Thanks! That looks like a good book to go on my list. (And it’s turning out to be an expensive list. I just discovered that I can’t find the copy of Allyn J Washington’s Basic Technical Mathematics with Calculus that served me well for lo these meny years, and new ones are in the $140 range too… thank the gods for the Toronto Public Library.)
Yes, I’d dearly love to be proven wrong, but there’s just too much money to be made in these areas and the people with the required specialized knowledge are generally unwilling to put forth the effort for no compensation.
Yes, if you write Small Buildings, you’ll also be qualified for Houses. You’d also be able to work on small commercial or industrial buildings if the opportunity ever presented itself.
I should have been clearer. Yes, you can download the new Code from the website but it does not come into effect until Jan 2007, at which point the actual publication should be available for purchase. As for studying, don’t forget to get the illustrated guide to the Code. It can clarify the sometimes byzantine wording of the OBC, itself.
I was looking for publically-funded tools that had been relased at no charge, by open-source people at universities, or organizations such as the National Research Council, or even US sources like NASA for the physics. Don’t they put out a lot of info?
I thought some provisions of the new code had already come into force, but maybe not…

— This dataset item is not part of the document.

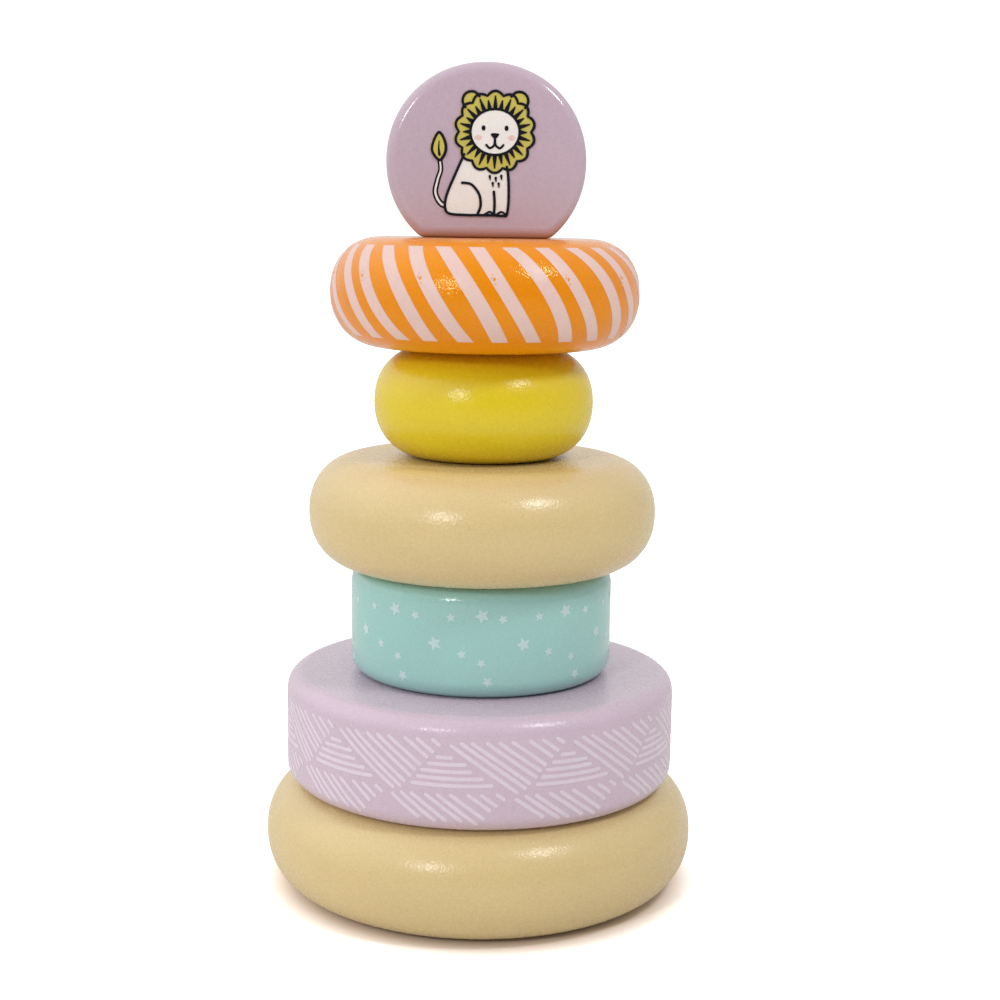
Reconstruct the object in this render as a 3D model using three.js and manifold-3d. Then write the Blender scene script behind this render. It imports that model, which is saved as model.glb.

I just came in here to mention Octave in case you weren’t familiar with it. It’s a free, open-source matrix-manipulation package largely compatible with MATLAB. (It doesn’t have internal graphing capabilities (though it can interface with gnuplot) and it’s not as fast, but hey, it’s free.) If you have a finite-element model you can probably use Octave to run the corresponding heat-equation PDE simulations. You may also be able to find free Matlab packages out there that do more of what you want; these can often be converted pretty painlessly to Octave.